Cette démarche en écosystème permet d’aller beaucoup plus vite, de traiter l’ensemble de la chaîne de valeur, d’identifier les points de blocage et de les régler rapidement. «Ce travail est fait depuis 2 ans, et on commence à voir le bout du tunnel. J’espère que l’on pourra traiter très bientôt les premières transactions entre ces marchés», confie-t-on à la Bourse de Casablanca.
Accélérer sur les doubles cotations
En attendant que le chantier de l’AELP devienne réalité, la Bourse de Casablanca veut dynamiser les doubles cotations.
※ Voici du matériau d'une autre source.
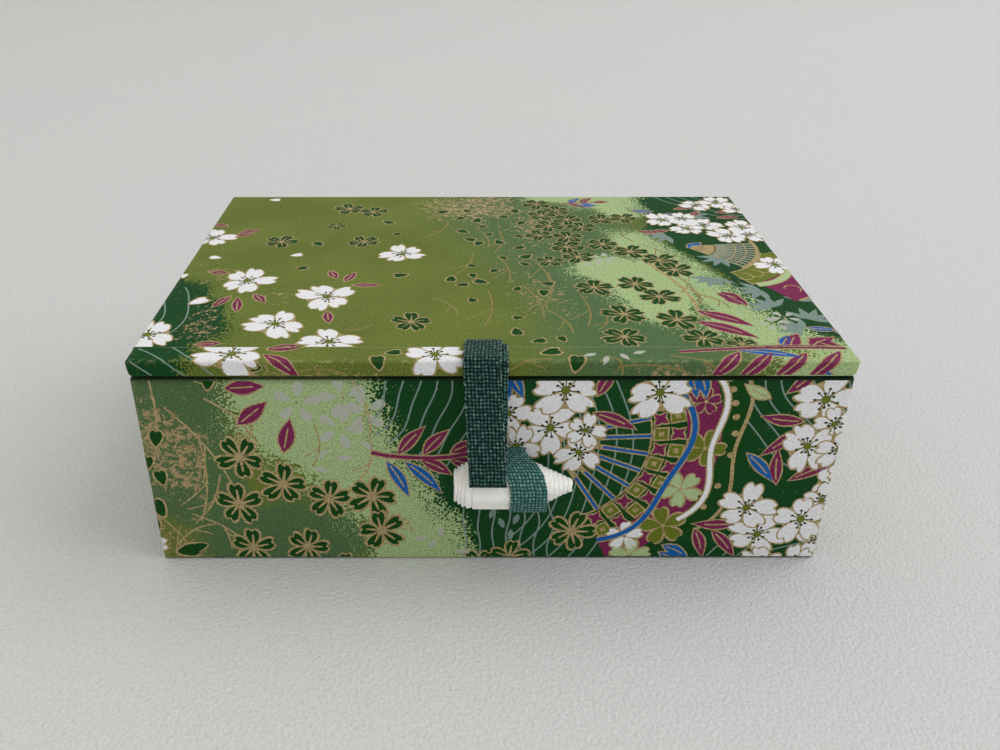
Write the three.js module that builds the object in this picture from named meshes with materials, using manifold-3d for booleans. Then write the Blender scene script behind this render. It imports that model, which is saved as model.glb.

Actuellement, une seule entreprise en bénéficie sur la place casablancaise : il s’agit du tunisien Ennakl.
«Nous avons quelques entreprises qui ont montré de l’intérêt pour une double cotation au Maroc», assure-t-on du côté de la Bourse de Casablanca.
Par ailleurs, Maroclear rappelle que le Maroc a opéré une mise à niveau de ses infrastructures de marché afin de pouvoir traiter la devise. «Aujourd’hui, en tant qu’infrastructure de marché, le Maroc est capable de traiter une émission d’une valeur en devise, que ce soit à travers une cotation en Bourse ou un placement privé», précise Mohamed Slaoui, directeur des opérations de Maroclear.
«Nous pensons que la cotation des filiales africaines des grands groupes marocains serait une bonne chose», suggère Badr Benyoussef. ■
Les défis à relever
L’intégration des marchés boursiers nécessite de relever des défis techniques, mais pas que. Les aspects qualitatifs sont également à prendre en considération.
Il s’agit d’abord de l’harmonisation réglementaire et comptable. Le directeur de développement de la Bourse de Casablanca prend l’exemple des normes IFRS pour illustrer cet impératif de standardisation. «En Afrique de l’Est et Centrale, les normes mises en place collent parfaitement aux IFRS, ce n’est pas encore le cas chez nous», dit-il.
L’accessibilité et la visibilité des données (développement de la data) est un autre défi de taille à relever, pour qu’un investisseur puisse avoir l’information qu’il faut en temps voulu. Enfin, le volet gouvernance est également primordial au niveau de la prise de décision des investisseurs. «Ce sont des choses sur lesquelles nous devons tous travailler», reconnaît Benyoussef.